Первая глава посвящена философии, психологии и тому, что обычно именуется семантикой юмора, но на самом деле доказывает, что как раз семантики-то у юмора и нет. Во второй главе рассматриваются биологические факты о смехе и выдвигается гипотеза о происхождении смеха и юмора, вернее, теория Джеймса Салли переформулируется в свете современных знаний. В третьей главе рассказывается о том, что происходит, когда «игровой вызов» (термин Дж. Салли) направлен на язык, в четвертой –  о попытках сочетать этот вызов с серьезной агрессией.

Отсутствие грамматического рода в английском языке в большинстве случаев избавляет нас от необходимости думать о политкорректности, но проблема местоимений остается. Когда речь идет о человеке как Homo sapiens или о философском субъекте, используется гендерно-немаркированный мужской род. Когда имеются в виду отдельные личности или психологические субъекты, употребляются гендерно-маркированные формы «s/he» и «his/her». Если читатель сочтет, что я не вполне последователен в соблюдении этих правил, я попрошу ее меня простить.

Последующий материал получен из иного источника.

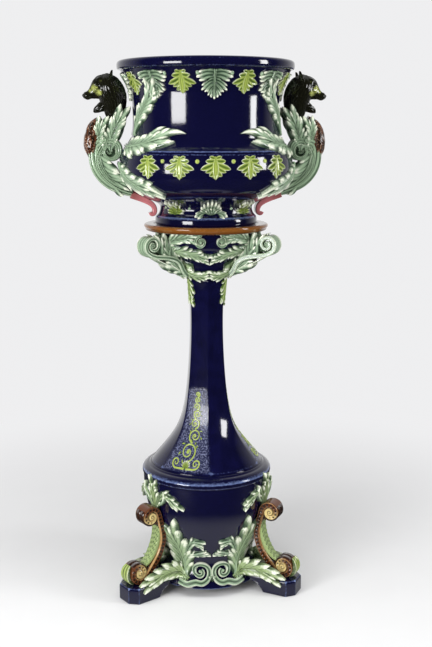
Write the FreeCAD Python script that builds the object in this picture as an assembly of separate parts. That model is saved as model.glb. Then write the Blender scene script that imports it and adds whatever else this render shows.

Я признателен всем, кто поделился со мной соображениями о книге. Круг моих корреспондентов оказался довольно широк –  психологи, филологи, лингвисты, философы, антропологи, этологи, два священника и клоун. Среди тех, кто причастен к выходу этой существенно расширенной английской версии, я особенно благодарен Ричарду Мартину. Для меня было приятной неожиданностью, что еще до нашего знакомства он вызвался бесплатно перевести мою книгу (сейчас мы добрые друзья). Ричард потратил уйму времени и сил на борьбу с причудами моего стиля, и его замечания и предложения были неизменно полезными. Спасибо Джессике Милнер-Дэвис, вдохновившей меня на то, чтобы издать книгу на Западе, Ирвингу Горовицу, который принял рукопись к публикации, Лоренсу Минцу, чья редактура пошла ей на пользу, и всем сотрудникам издательства «Transaction».

Александр Козинцев,

Санкт-Петербург, июнь 2009 г.

Предисловие к первому изданию

Эта книга необычна, по крайней мере в нашей литературе. Необычным был и сборник, который ей предшествовал (Смех: истоки и функции 2002). В нем была сделана попытка взглянуть на смех с позиций нескольких наук, как естественных, так и гуманитарных. В результате стали вырисовываться первые контуры междисциплинарной науки о смехе. Возможно, чуточку опережая события, я предложил назвать ее «антропологией смеха», отметив, что она находится в начальной стадии формирования и у нас, и за рубежом. Это чистая правда, но из рядов философов тут же послышался протест: «будущая антропология смеха мыслится как сугубо естественно-научное знание, в то время как философия смеха насчитывает уже тысячи лет». Нет, конечно же, не как сугубо естественно-научное, но и не как сугубо гуманитарное. Всякого перекоса здесь желательно избегать, ведь в центре антропологии смеха –  человек, существо одновременно биологическое и культурное. Предлагаемая книга –  следующий шаг на пути к синтезу.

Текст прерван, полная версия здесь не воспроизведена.